Although they are enforceable in many states, most pre-injury liability waivers are not enforceable in Virginia.  Why?  Because they are not fair to the participant.  A participant or parent who signs a liability waiver before participating in a program, activity or event is asked to waive their legal rights without knowing whether the program, facility or equipment will be safe.  They are asked to give up their right to file a lawsuit even if the provider does not take appropriate steps to ensure their safety.  They are told that they cannot be compensated for their injuries, or for their children’s injuries, regardless of who is at fault.  For good reason, the Supreme Court of Virginia has stated that it will not enforce pre-injury liability waivers because they violate the public policy of the Commonwealth.[1]

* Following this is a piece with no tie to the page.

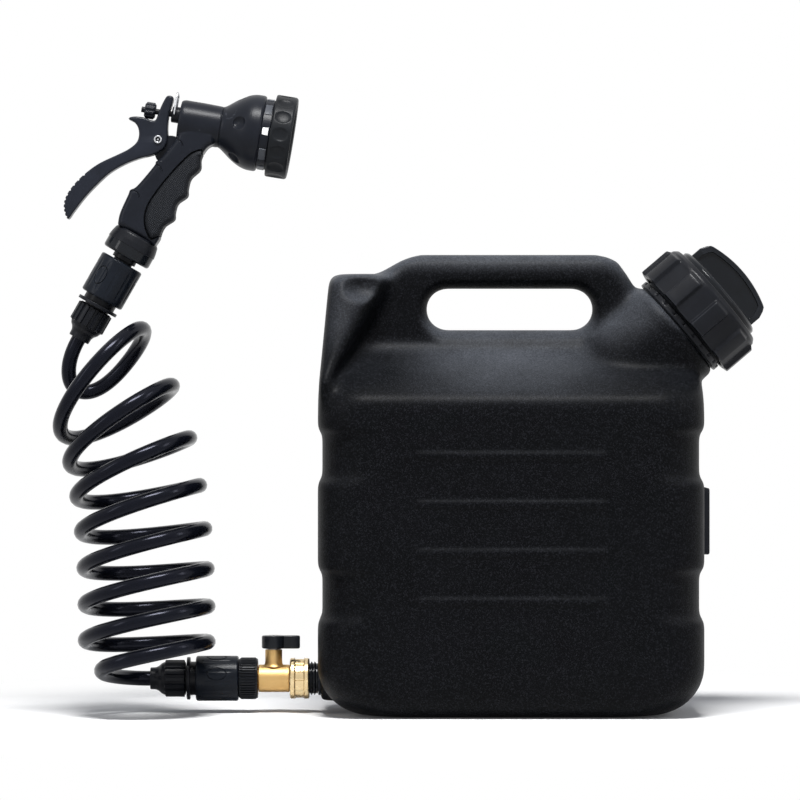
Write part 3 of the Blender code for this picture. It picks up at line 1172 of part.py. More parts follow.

So are pre-injury liability waivers meaningless?  Not necessarily.  The Virginia Supreme Court has upheld agreements that require a participant to indemnify (i.e., reimburse) the provider of the program, activity or event if the participant causes his or her own injuries, or if the participant injures someone else.[2]  As a result, if the provider gets sued for personal injuries that were caused by the participant, the court could order the participant to reimburse the provider’s legal costs and expenses.

Liability waivers can also be used as evidence that the participant knew and understood the dangers of participating in the activity, but chose to do it anyway.  In Virginia, a defendant can argue that it is not liable for a plaintiff’s injuries if the plaintiff “assumed the risk” of being injured.  In order to establish the assumption of risk defense, the defendant must prove that the plaintiff: (1) fully appreciated the nature and extent of the risk; and (2) voluntarily incurred the risk.[3]  Therefore, if the liability waiver describes the dangers and risks of participating in the activity, and the participant acknowledges these risks by signing the form, the liability waiver could be used as evidence against the plaintiff.

Similarly, liability waivers might be enforceable if the injured person knowingly and voluntarily participates in an “inherently dangerous” activity, such as race car driving.  In 2001, the Circuit Court of Wise County upheld a prospective liability waiver against a race car driver who was injured when he drove his race car into a guardrail post.[4]  The court explained that race car driving is an inherently dangerous activity and expressed concern that organizers will not sponsor these sporting events without liability waivers.  The court noted that because race car drivers customarily conduct their own inspections of the race track, race car drivers might not need the same level of protection as the general public.

What is the bottom line?  If you are presented with a pre-injury liability waiver, you could refuse to sign it.  Of course, if you refuse to sign it, you (or your child) might not be permitted to participate in the program, activity or event.  If you sign the form, you can be comforted that – as of the date that this article was written – the Virginia Supreme Court has not prohibited an injured person from suing the provider of a program, activity or event, if the injuries were caused by the providers’ negligence.

If you or someone that you know has been injured, contact Allen & Allen for a free consultation.  You might be entitled to compensation, even if you signed a liability waiver.

About The Author: Ashley Davis is a research and writing attorney with the law firm of Allen & Allen. Ashley assists with identifying and analyzing legal issues which may affect clients cases.


[1] Hiett v. Lake Barcroft Community Ass'n, 244 Va. 191, 194-195, 418 S.E.2d 894, 895-896 (1992) (citing Johnson's Adm'x v. Richmond and Danville R.R. Co., 86 Va. 975, 978, 11 S.E. 829, 830 (1890) (“[T]o hold that it was competent for one party to put the other parties to the contract at the mercy of its own misconduct . . . can never be lawfully done where an enlightened system of jurisprudence prevails. Public policy forbids it, and contracts against public policy are void.”)

[2] Estes Express Lines, Inc. v. Chopper Express, Inc., 273 Va. 358, 365-366, 641 S.E.2d 476, 479 (2007).

[3] McDowall & Wood, Inc. v. Kilby, 211 Va. 476, 478,178 S.E.2d 497, 499 (1971) (citing Davis v. Sykes, 202 Va. 952, 954, 121 S.E.2d 513, 514 (1961); Shook v. Barksdale, 206 Va. 45, 48, 141 S.E.2d 738, 741 (1965)).

[4] Elswick v. Lonesome Pine Int'l Raceway, Inc., 54 Va. Cir. 368 (Wise 2001).